We have a very big week for economic data, featuring the most important reports.
The “A” List
- Employment report (F). Expectations are in the 180K range, down from last month’s 235K
- ISM index (M). Continuing strength expected.
- Auto sales (M). The concept of “peak auto” has some recent buzz, drawing attention to this private data.
- ISM services (W). Wider scope than manufacturing, but a shorter history. Strength expected.
- FOMC minutes (W). Will be scrutinized for hints about the pace of future rate hikes.
- Initial jobless claims (Th). Is the series edging up from record low levels?
The “B” List
- ADP employment change (W). A good independent read on job growth.
- Construction spending (M). February data, but an important sector.

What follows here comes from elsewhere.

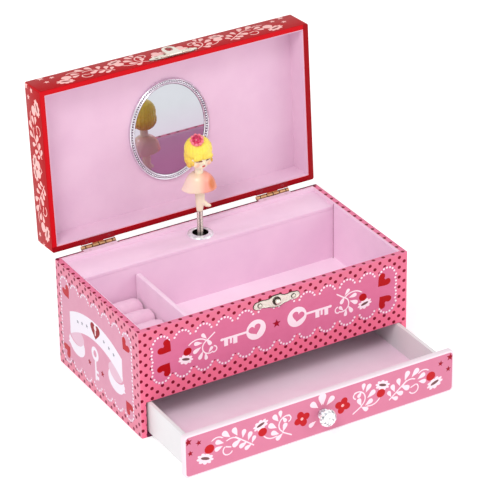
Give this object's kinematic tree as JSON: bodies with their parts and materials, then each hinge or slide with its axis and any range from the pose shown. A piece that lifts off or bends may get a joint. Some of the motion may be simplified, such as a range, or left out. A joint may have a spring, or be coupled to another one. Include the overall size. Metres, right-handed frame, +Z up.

- Factory orders (T). More February data of significance. Continuing strength expected.
- Trade balance (T). Usually not a market mover, but will get extra attention this week.
Crude inventories (Th). Recently showing even more impact on oil prices. Rightly or wrongly, that spills over to stocks.
While the schedule is not as heavy as last week, FedSpeak will be featured on several days.
The Thursday meeting between President Trump and China’s President Xi Jinping could be extremely important for economic policy and the markets.
Next Week’s Theme
This is a big week for economic data. We could usually expect daily analysis of the news, focusing on the Friday employment data. A secondary theme might be the emerging change in Fed policy, with speakers and the release of minutes on Wednesday.
Not this week! The visit of Xi Jinping and the meetings at Mar-a-Lago have significance extending beyond recent economic news. The commentary next week will raise the question:
What will the Trump-Xi meeting mean for the economy and stocks?